--- RECORDED DATA ---

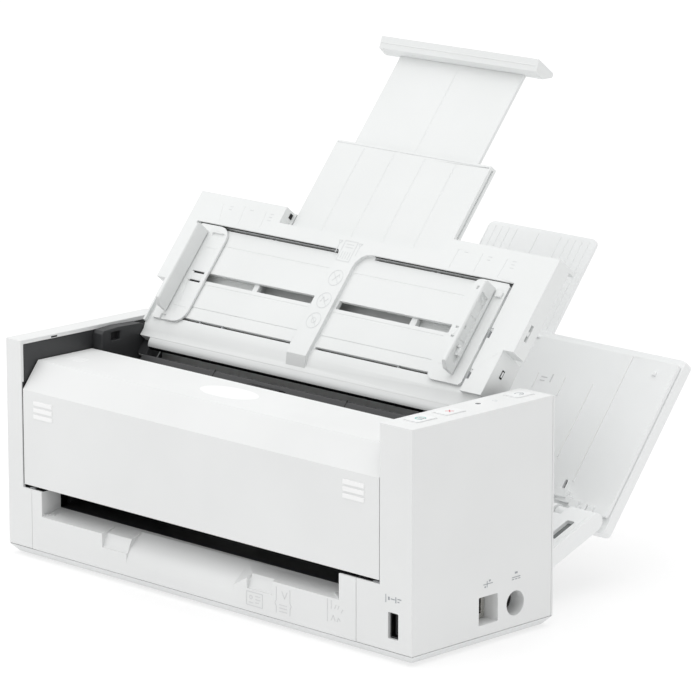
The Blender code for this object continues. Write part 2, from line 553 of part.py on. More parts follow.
# recess for the guides and the lower apron, leaving the spine
R0, R1, RV0, RV1, RD = -128.5, 115.0, 18.6, 84.5, -2.4
SP0, SP1 = -14.3, 0.3
left = [(R0, -RV0), (SP0 - 2.5, -RV0), (SP0 - 0.8, -(RV0 + 0.8)), (SP0, -(RV0 + 3.0)), (SP0, -RV1), (R0, -RV1)]
fil = [(SP1 + 9.5 - 9.5 * math.cos(math.radians(a)), -(RV0 + 9.5 - 9.5 * math.sin(math.radians(a)))) for a in (0, 22, 45, 68, 90)]
right = [(SP1, -RV1)] + fil + [(R1, -RV0), (R1, -RV1)]
cut(ob, prism('z', left, RD, 2.0), prism('z', right, RD, 2.0))
cut(ob, prism('x', [(-RV1 + 0.05, RD), (-RV1 + 0.05, 2.0), (-93.5, 2.0), (-93.5, -3.7), (-88.4, -3.7)], -140.0, 140.0))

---

WHAT TO DO -> Copy out all of the data exactly, leaving nothing out.

WORKED ANSWER ->
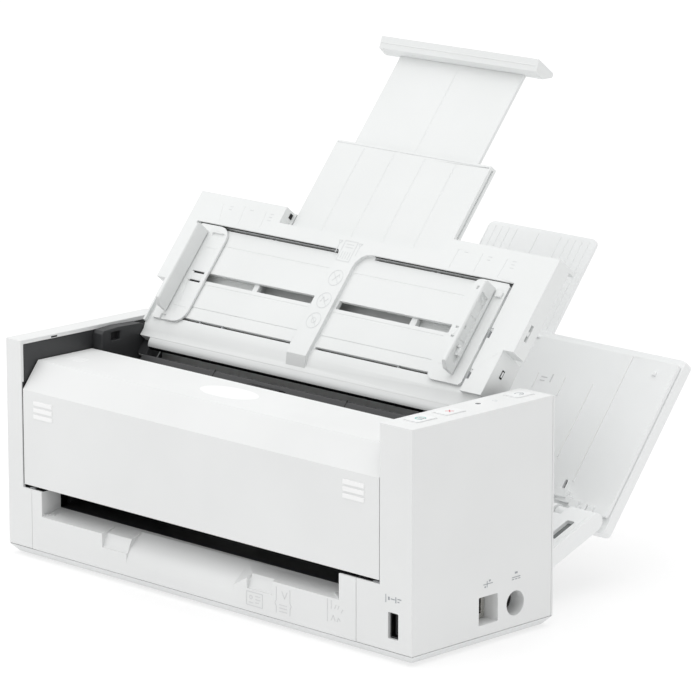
The Blender code for this object continues. Write part 2, from line 553 of part.py on. More parts follow.
# recess for the guides and the lower apron, leaving the spine
R0, R1, RV0, RV1, RD = -128.5, 115.0, 18.6, 84.5, -2.4
SP0, SP1 = -14.3, 0.3
left = [(R0, -RV0), (SP0 - 2.5, -RV0), (SP0 - 0.8, -(RV0 + 0.8)), (SP0, -(RV0 + 3.0)), (SP0, -RV1), (R0, -RV1)]
fil = [(SP1 + 9.5 - 9.5 * math.cos(math.radians(a)), -(RV0 + 9.5 - 9.5 * math.sin(math.radians(a)))) for a in (0, 22, 45, 68, 90)]
right = [(SP1, -RV1)] + fil + [(R1, -RV0), (R1, -RV1)]
cut(ob, prism('z', left, RD, 2.0), prism('z', right, RD, 2.0))
cut(ob, prism('x', [(-RV1 + 0.05, RD), (-RV1 + 0.05, 2.0), (-93.5, 2.0), (-93.5, -3.7), (-88.4, -3.7)], -140.0, 140.0))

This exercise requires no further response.